PHILADELPHIA — Decreased coronary flow reserve during periods of hypoglycemia may raise the risk for myocardial ischemia in patients with type 1 diabetes, a researcher said here.
“Low blood sugar provokes profound hemodynamic effects through sympathoadrenal stimulation. It is associated with an increase in heart rate and myocardial contraction and, thereby, cardiac output. Also it decreases central blood pressure and increases arterial elasticity in normal individuals, causing the heart to generate a pulse wave that bounces off the central arteries during diastole, thereby aiding coronary filling. However, in patients with type 1 diabetes, especially of longer duration, arterial stiffness causes the pulse wave to return during systole and there is suboptimal filling of the coronary flow,” Radzi M. Noh, MRCP, of the Royal Infirmary of Edinburgh, said during a presentation. “In addition to increasing myocardial workload, it increases the risk for myocardial ischemia.”
To evaluate whether periods of hypoglycemia worsened this risk, Noh and colleagues examined participants during periods of experimental hypoglycemia. They included 16 participants with type 1 diabetes of varying duration and 10 healthy, age-matched controls. These participants were aged 18 to 46 years (median, 29 years); had HbA1c ranging from 7% to 9% (median, 8.3%), no microvascular complications and were being treated with insulin only.
The researchers used a hyperinsulinemic glucose clamp to induce hypoglycemia and measured coronary flow reserve during euglycemia, defined as 4.5 mmol/L, and hypoglycemia, defined as 2.5 mmol/L. They employed transthoracic echocardiography to assess coronary blood flow velocity in the left anterior descending coronary artery before and during adenosine-induced microvascular hyperemia. Coronary flow reserve is measured as the maximum hyperemic blood flow velocity divided by baseline blood flow velocity.

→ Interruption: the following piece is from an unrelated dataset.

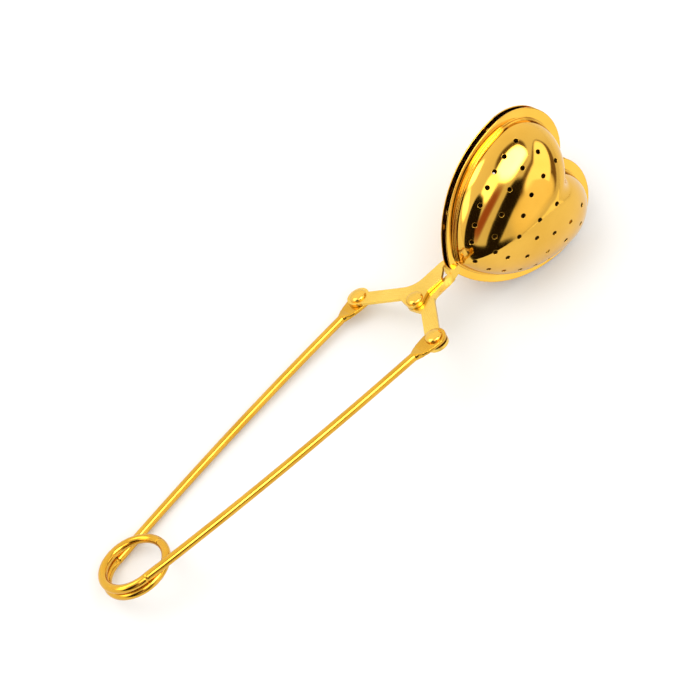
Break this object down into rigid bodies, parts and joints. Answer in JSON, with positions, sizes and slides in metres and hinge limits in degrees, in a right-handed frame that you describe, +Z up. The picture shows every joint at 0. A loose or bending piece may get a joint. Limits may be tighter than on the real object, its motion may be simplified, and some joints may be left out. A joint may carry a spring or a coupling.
{
  "type": "tea infuser",
  "caption": "Spring-wire tongs with two pivoted levers that open and close a pair of perforated heart-shaped half shells",
  "frame": {"origin": "centre of the bounding box, on the table the tongs lie on", "axes": "+X from the coil to the heart, +Z up, the front shell faces up and towards -Y; the tongs lie as they come to rest"},
  "size_m": [0.1758, 0.0364, 0.0392],
  "materials": {
    "wire": "gold-coloured polished stainless wire",
    "lever": "gold-coloured stamped stainless sheet, lightly brushed",
    "rivet": "gold-coloured polished rivet",
    "shell": "gold-coloured mirror-polished drawn stainless sheet"
  },
  "bodies": {
    "coil": {"handle_coil": "wire"},
    "left_grip": {"left_leg": "wire"},
    "right_grip": {"right_leg": "wire"},
    "left_jaw": {"left_lever": "lever", "pivot_rivet": "rivet", "left_handle_rivet": "rivet", "back_shell": "shell"},
    "right_jaw": {"right_lever": "lever", "right_handle_rivet": "rivet", "front_shell": "shell"}
  },
  "joints": [
    {"name": "squeeze", "type": "hinge", "parent": "coil", "child": "left_grip", "pos_m": [-0.0777, -0.00173, 0.00873], "axis": [0.0479, -0.6461, -0.7617], "range_deg": [0, 2.78], "stiffness_Nm_per_rad": 2, "springref_deg": -1.15},
    {"name": "right_squeeze", "type": "hinge", "parent": "coil", "child": "right_grip", "pos_m": [-0.0777, -0.00173, 0.00873], "axis": [-0.0479, 0.6461, 0.7617], "range_deg": [0, 2.79]},
    {"name": "left_jaw_open", "type": "hinge", "parent": "left_grip", "child": "left_jaw", "pos_m": [0.01952, 0.01163, 0.00352], "axis": [-0.0479, 0.6461, 0.7617], "range_deg": [0, 28.85]},
    {"name": "right_jaw_open", "type": "hinge", "parent": "right_grip", "child": "right_jaw", "pos_m": [0.0181, -0.01509, 0.02609], "axis": [0.0479, -0.6461, -0.7617], "range_deg": [0, 28.85]}
  ],
  "couplings": [
    {"joint": "right_squeeze", "follows": "squeeze", "ratio": 1},
    {"joint": "left_jaw_open", "follows": "squeeze", "ratio": 10.36},
    {"joint": "right_jaw_open", "follows": "squeeze", "ratio": 10.36}
  ]
}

Data indicated a trend toward lower coronary flow reserve in patients with diabetes vs. the control arm (3.69 vs. 4; P=.07). Further, at 3.56, patients with a longer duration of diabetes had the lowest coronary flow reserve when compared with both patients with and without diabetes. In contrast, coronary flow reserve rose slightly in the control group vs. the diabetes group (4.08 vs. 3.53; P<.05).

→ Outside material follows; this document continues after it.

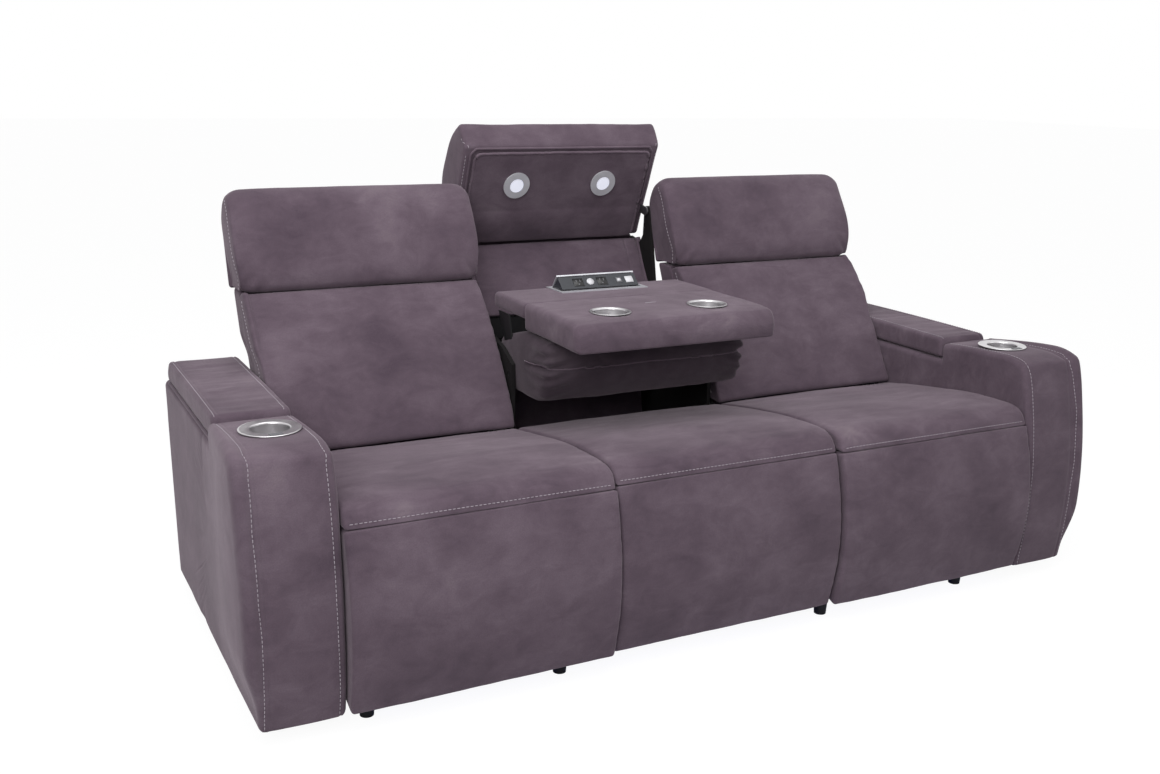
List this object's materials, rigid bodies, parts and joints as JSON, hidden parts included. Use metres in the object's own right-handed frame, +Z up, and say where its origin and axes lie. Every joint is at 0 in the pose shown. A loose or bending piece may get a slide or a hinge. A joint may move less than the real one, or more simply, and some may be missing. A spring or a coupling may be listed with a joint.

“During acute hypoglycemia, a modest reduction of coronary flow reserve may be well tolerated in healthy individuals, but may promote ischemia in older people with diabetes who have coronary heart disease,” Noh concluded. – by Melissa Foster
For more information:
Noh RM. Abstract #171-OR. Presented at: the American Diabetes Association’s 72nd Scientific Sessions; June 8-12; Philadelphia.
Disclosure: Dr. Noh has received a research grant from the Scottish Chief Scientists Office.